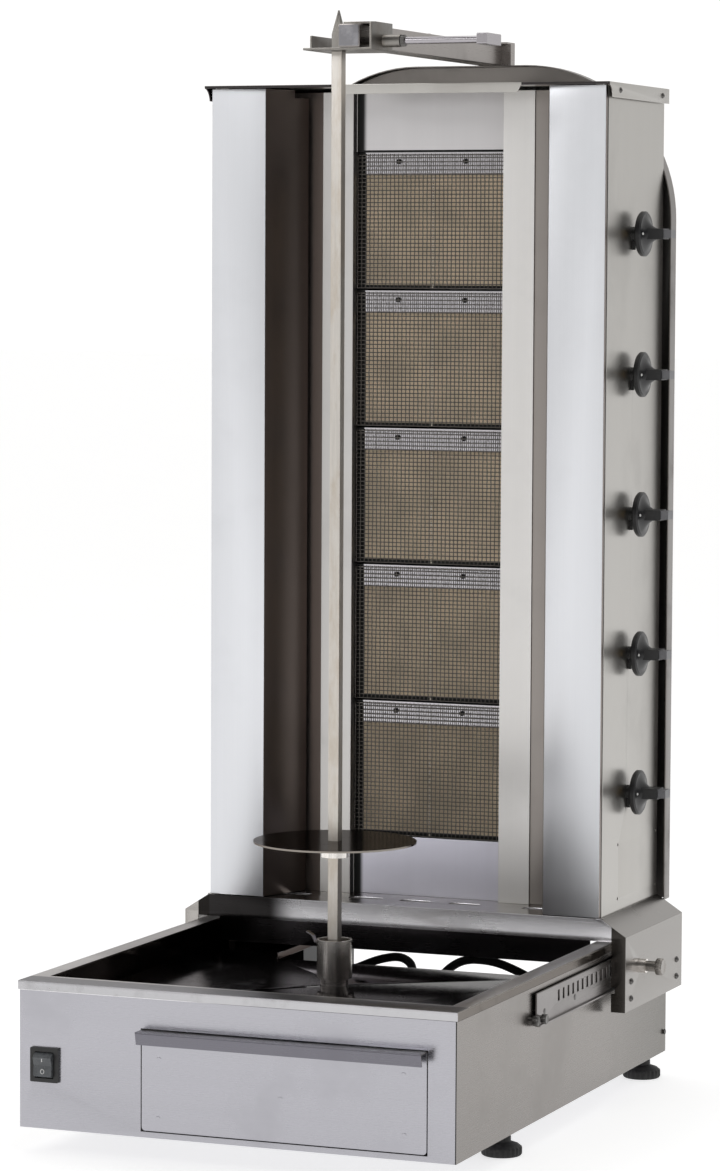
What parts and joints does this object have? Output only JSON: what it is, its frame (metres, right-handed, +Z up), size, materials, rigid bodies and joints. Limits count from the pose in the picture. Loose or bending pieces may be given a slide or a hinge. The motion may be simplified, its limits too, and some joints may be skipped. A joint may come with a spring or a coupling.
{
  "type": "vertical rotisserie broiler",
  "caption": "Gas vertical rotisserie broiler: grease-tray base with driven spit and disc, and a sliding burner tower with hinged wings, gas knobs, top arm and spit holder.",
  "frame": {"origin": "where the spit's axis meets the plane of the base's underside; the feet reach 28 mm below it", "axes": "+X to the user's right, +Y towards the back, +Z up along the spit"},
  "size_m": [0.5732, 0.743, 1.222],
  "materials": {
    "black_knob": "moulded, grey tip",
    "black_lead": "flexible sheath",
    "black_plastic": "moulded",
    "black_rubber": "matte",
    "bright_steel": "bright",
    "bright_wing": "bright, fine vertical grain",
    "brushed_base": "horizontal brushed grain",
    "brushed_carriage": "brushed",
    "brushed_panel": "fine vertical grain",
    "brushed_rail": "brushed along its length",
    "ceramic_tile": "perforated ceramic",
    "dark_enclosure": "black powder coat",
    "gas_brass": "machined",
    "gas_copper": "drawn tube",
    "grey_rocker": "moulded",
    "motor_paint": "grey enamel",
    "plain_steel": "mill finish",
    "polished_disc": "polished",
    "polished_tray": "polished, fat stained",
    "satin_frame": "satin",
    "smudged_cover": "heat tinted and smudged",
    "turned_steel": "turned",
    "wire_mesh": "heat tinted wire",
    "worn_spit_steel": "worn and heat tinted",
    "zinc_hardware": "zinc plated"
  },
  "bodies": {
    "base": {"base_housing": "brushed_base", "drip_tray": "polished_tray", "foot_pads": "black_rubber", "foot_studs": "zinc_hardware", "drive_motor": "motor_paint", "motor_bracket": "zinc_hardware", "shaft_bush": "turned_steel", "switch_bezel": "black_plastic", "junction_box": "dark_enclosure", "mains_inlet": "black_plastic", "base_leads": "black_lead", "drawer_runners": "zinc_hardware", "rail_left": "brushed_rail", "rail_right": "brushed_rail", "rail_screws": "zinc_hardware"},
    "drawer": {"drawer_front": "brushed_base", "drawer_lip": "brushed_base", "drawer_box": "plain_steel"},
    "rocker": {"switch_rocker": "grey_rocker"},
    "drive": {"drive_shaft": "turned_steel", "drive_cup": "turned_steel", "cup_grip": "bright_steel"},
    "spit": {"spit_bar": "worn_spit_steel"},
    "disc": {"meat_disc": "polished_disc", "disc_collar": "turned_steel", "collar_screw": "zinc_hardware"},
    "carriage": {"saddle": "brushed_carriage", "side_panel_left": "brushed_panel", "side_panel_right": "brushed_panel", "back_panel": "plain_steel", "top_lid": "brushed_panel", "rear_cover": "smudged_cover", "front_frame": "satin_frame", "burner_bodies": "plain_steel", "burner_tiles": "ceramic_tile", "burner_clamps": "bright_steel", "mesh_guards": "wire_mesh", "gas_manifold": "gas_brass", "gas_valves": "gas_brass", "gas_pipes": "gas_copper", "valve_bushings": "black_plastic", "arm": "brushed_rail", "arm_bracket": "brushed_rail", "lock_barrel": "turned_steel", "panel_screws": "zinc_hardware"},
    "wing_l": {"wing_left": "bright_wing"},
    "wing_r": {"wing_right": "bright_wing"},
    "holder": {"holder_head": "worn_spit_steel"},
    "clamp": {"clamp_screw": "bright_steel"},
    "lock": {"lock_plunger": "turned_steel"},
    "tap_1": {"tap_spindle_1": "gas_brass"},
    "grip_1": {"knob_1": "black_knob"},
    "tap_2": {"tap_spindle_2": "gas_brass"},
    "grip_2": {"knob_2": "black_knob"},
    "tap_3": {"tap_spindle_3": "gas_brass"},
    "grip_3": {"knob_3": "black_knob"},
    "tap_4": {"tap_spindle_4": "gas_brass"},
    "grip_4": {"knob_4": "black_knob"},
    "tap_5": {"tap_spindle_5": "gas_brass"},
    "grip_5": {"knob_5": "black_knob"}
  },
  "joints": [
    {"name": "drawer_slide", "type": "slide", "parent": "base", "child": "drawer", "axis": [0, -1, 0], "range_m": [0, 0.18]},
    {"name": "switch_rock", "type": "hinge", "parent": "base", "child": "rocker", "pos_m": [-0.2184, -0.276, 0.069], "axis": [1, 0, 0], "range_deg": [0, 14]},
    {"name": "spit_spin", "type": "hinge", "parent": "base", "child": "drive", "pos_m": [0, 0, 0.13], "axis": [0, 0, 1], "continuous": true},
    {"name": "spit_lift", "type": "slide", "parent": "drive", "child": "spit", "axis": [0, 0, 1], "range_m": [0, 0.06]},
    {"name": "disc_height", "type": "slide", "parent": "spit", "child": "disc", "axis": [0, 0, 1], "range_m": [-0.06, 0.7]},
    {"name": "carriage_slide", "type": "slide", "parent": "base", "child": "carriage", "axis": [0, -1, 0], "range_m": [0, 0.16]},
    {"name": "holder_slide", "type": "slide", "parent": "carriage", "child": "holder", "axis": [0, 1, 0], "range_m": [0, 0.16]},
    {"name": "clamp_turn", "type": "hinge", "parent": "holder", "child": "clamp", "pos_m": [0.1, 0.015, 1.161], "axis": [1, 0, 0], "continuous": true},
    {"name": "lock_pull", "type": "slide", "parent": "carriage", "child": "lock", "axis": [1, 0, 0], "range_m": [-0.006, 0]},
    {"name": "wing_left_swing", "type": "hinge", "parent": "carriage", "child": "wing_l", "pos_m": [-0.235, 0.2048, 0.65], "axis": [0, 0, -1], "range_deg": [0, 90]},
    {"name": "wing_right_swing", "type": "hinge", "parent": "carriage", "child": "wing_r", "pos_m": [0.235, 0.2048, 0.65], "axis": [0, 0, 1], "range_deg": [0, 90]},
    {"name": "knob_1_turn", "type": "hinge", "parent": "carriage", "child": "tap_1", "pos_m": [0.25, 0.2995, 0.9555], "axis": [1, 0, 0], "range_deg": [0, 270]},
    {"name": "knob_1_push", "type": "slide", "parent": "tap_1", "child": "grip_1", "axis": [-1, 0, 0], "range_m": [0, 0.004], "stiffness_N_per_m": 900},
    {"name": "knob_2_turn", "type": "hinge", "parent": "carriage", "child": "tap_2", "pos_m": [0.25, 0.2995, 0.7965], "axis": [1, 0, 0], "range_deg": [0, 270]},
    {"name": "knob_2_push", "type": "slide", "parent": "tap_2", "child": "grip_2", "axis": [-1, 0, 0], "range_m": [0, 0.004], "stiffness_N_per_m": 900},
    {"name": "knob_3_turn", "type": "hinge", "parent": "carriage", "child": "tap_3", "pos_m": [0.25, 0.2995, 0.6375], "axis": [1, 0, 0], "range_deg": [0, 270]},
    {"name": "knob_3_push", "type": "slide", "parent": "tap_3", "child": "grip_3", "axis": [-1, 0, 0], "range_m": [0, 0.004], "stiffness_N_per_m": 900},
    {"name": "knob_4_turn", "type": "hinge", "parent": "carriage", "child": "tap_4", "pos_m": [0.25, 0.2995, 0.4785], "axis": [1, 0, 0], "range_deg": [0, 270]},
    {"name": "knob_4_push", "type": "slide", "parent": "tap_4", "child": "grip_4", "axis": [-1, 0, 0], "range_m": [0, 0.004], "stiffness_N_per_m": 900},
    {"name": "knob_5_turn", "type": "hinge", "parent": "carriage", "child": "tap_5", "pos_m": [0.25, 0.2995, 0.3195], "axis": [1, 0, 0], "range_deg": [0, 270]},
    {"name": "knob_5_push", "type": "slide", "parent": "tap_5", "child": "grip_5", "axis": [-1, 0, 0], "range_m": [0, 0.004], "stiffness_N_per_m": 900}
  ],
  "couplings": [
    {"joint": "holder_slide", "follows": "carriage_slide", "ratio": 1}
  ]
}
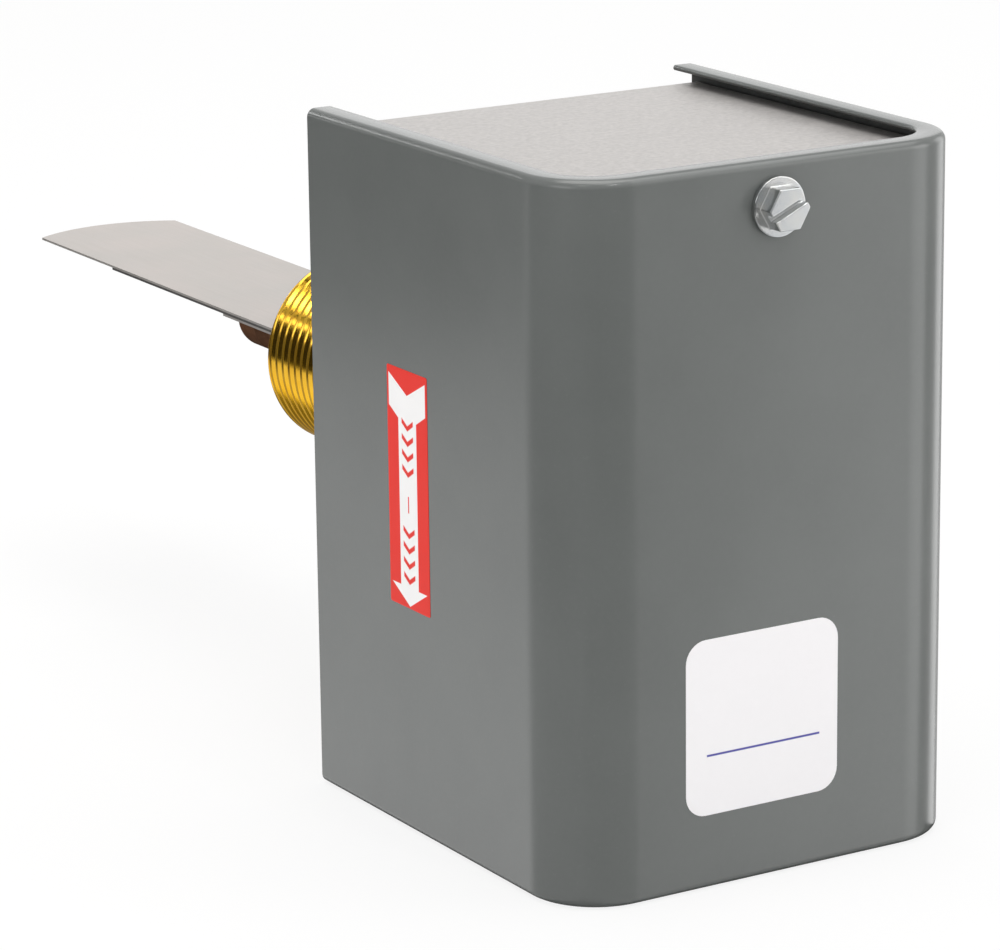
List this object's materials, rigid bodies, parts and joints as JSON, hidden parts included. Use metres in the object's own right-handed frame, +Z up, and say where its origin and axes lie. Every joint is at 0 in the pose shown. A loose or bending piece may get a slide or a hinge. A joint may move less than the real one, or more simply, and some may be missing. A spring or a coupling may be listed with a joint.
{
  "type": "paddle flow switch",
  "caption": "Flow switch: grey-painted box with a lift-off cover on a brass pipe body, a paddle arm through its bore and a range spring and snap switch inside.",
  "frame": {"origin": "on the pipe thread's axis, in its hand-tight plane, 10.2 mm in from the thread's end", "axes": "+Y along the pipe thread, pointing out of the case into the pipe; +Z up, from the conduit end to the cover screw's end; +X to the right of someone facing the cover. Flow against the paddle runs towards -Z."},
  "size_m": [0.0746, 0.2341, 0.113],
  "materials": {
    "cover_paint": "semi-gloss paint with fine orange peel",
    "galvanised_steel": "matt galvanised sheet",
    "zinc_plate": "bright zinc plate",
    "brass": "machined brass",
    "bronze": "dull dark bronze",
    "bellows_bronze": "thin phosphor bronze",
    "paddle_steel": "plain stainless shim",
    "spring_steel": "drawn wire",
    "phenolic": "moulded phenolic",
    "phenolic_brown": "laminate sheet",
    "contact_brass": "stamped brass strip",
    "green_enamel": "green enamel"
  },
  "bodies": {
    "base": {"back_frame": "galvanised_steel", "brass_body": "brass", "body_locknut": "zinc_plate", "pivot_pin": "spring_steel", "mechanism_bracket": "galvanised_steel", "bracket_screws": "zinc_plate", "ground_screw": "green_enamel", "switch_body": "phenolic", "switch_cover": "phenolic_brown", "switch_cover_screws": "zinc_plate", "switch_screws": "zinc_plate", "common_terminal": "contact_brass", "upper_contact": "contact_brass", "lower_contact": "contact_brass", "terminal_screws": "contact_brass"},
    "paddle": {"paddle_arm": "bronze", "long_paddle": "paddle_steel", "medium_paddle": "paddle_steel", "short_paddle": "paddle_steel", "paddle_screws": "paddle_steel", "main_lever": "galvanised_steel", "lever_washer": "zinc_plate", "lever_nut": "zinc_plate", "spring_stud": "zinc_plate", "bellows": "bellows_bronze"},
    "plunger": {"switch_plunger": "phenolic_brown"},
    "blade": {"contact_blade": "contact_brass"},
    "adjuster": {"range_screw": "zinc_plate", "screw_clip": "spring_steel"},
    "spring_seat": {"spring_nut": "brass", "range_spring": "spring_steel"},
    "cover": {"cover": "cover_paint"},
    "cover_screw": {"cover_screw": "zinc_plate"}
  },
  "joints": [
    {"name": "paddle_pivot", "type": "hinge", "parent": "base", "child": "paddle", "pos_m": [0, -0.054, 0], "axis": [-1, 0, 0], "range_deg": [0, 6], "stiffness_Nm_per_rad": 1.2, "springref_deg": -8.59, "deforming": ["bellows", "range_spring"]},
    {"name": "plunger_travel", "type": "slide", "parent": "base", "child": "plunger", "axis": [0, 0, 1], "range_m": [0, 0.0016], "stiffness_N_per_m": 0.2, "springref_m": 0.009},
    {"name": "blade_flex", "type": "hinge", "parent": "base", "child": "blade", "pos_m": [0, -0.086, -0.0243], "axis": [1, 0, 0], "range_deg": [0, 5.4], "stiffness_Nm_per_rad": 0.0001, "springref_deg": 28.07},
    {"name": "adjuster_turn", "type": "hinge", "parent": "base", "child": "adjuster", "pos_m": [0, -0.1095, 0.028], "axis": [0, 1, 0], "range_deg": [-1800, 1800]},
    {"name": "spring_nut_travel", "type": "slide", "parent": "base", "child": "spring_seat", "axis": [0, -1, 0], "range_m": [-0.00397, 0.00397], "deforming": ["range_spring"]},
    {"name": "cover_off", "type": "slide", "parent": "base", "child": "cover", "axis": [0, -1, 0], "range_m": [0, 0.09]},
    {"name": "cover_screw_turn", "type": "hinge", "parent": "cover", "child": "cover_screw", "pos_m": [0, -0.1215, 0.0478], "axis": [0, 1, 0], "continuous": true}
  ],
  "couplings": [
    {"joint": "plunger_travel", "follows": "paddle_pivot", "m_per_rad": 0.015},
    {"joint": "blade_flex", "follows": "paddle_pivot", "ratio": 0.88235},
    {"joint": "adjuster_turn", "follows": "spring_nut_travel", "rad_per_m": 7915.3}
  ]
}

* * * * * * * * *

# Set task
Find the string "this" in the listing and return every line that holds it.

# Exercise answer
What parts and joints does this object have? Output only JSON: what it is, its frame (metres, right-handed, +Z up), size, materials, rigid bodies and joints. Limits count from the pose in the picture. Loose or bending pieces may be given a slide or a hinge. The motion may be simplified, its limits too, and some joints may be skipped. A joint may come with a spring or a coupling.
List this object's materials, rigid bodies, parts and joints as JSON, hidden parts included. Use metres in the object's own right-handed frame, +Z up, and say where its origin and axes lie. Every joint is at 0 in the pose shown. A loose or bending piece may get a slide or a hinge. A joint may move less than the real one, or more simply, and some may be missing. A spring or a coupling may be listed with a joint.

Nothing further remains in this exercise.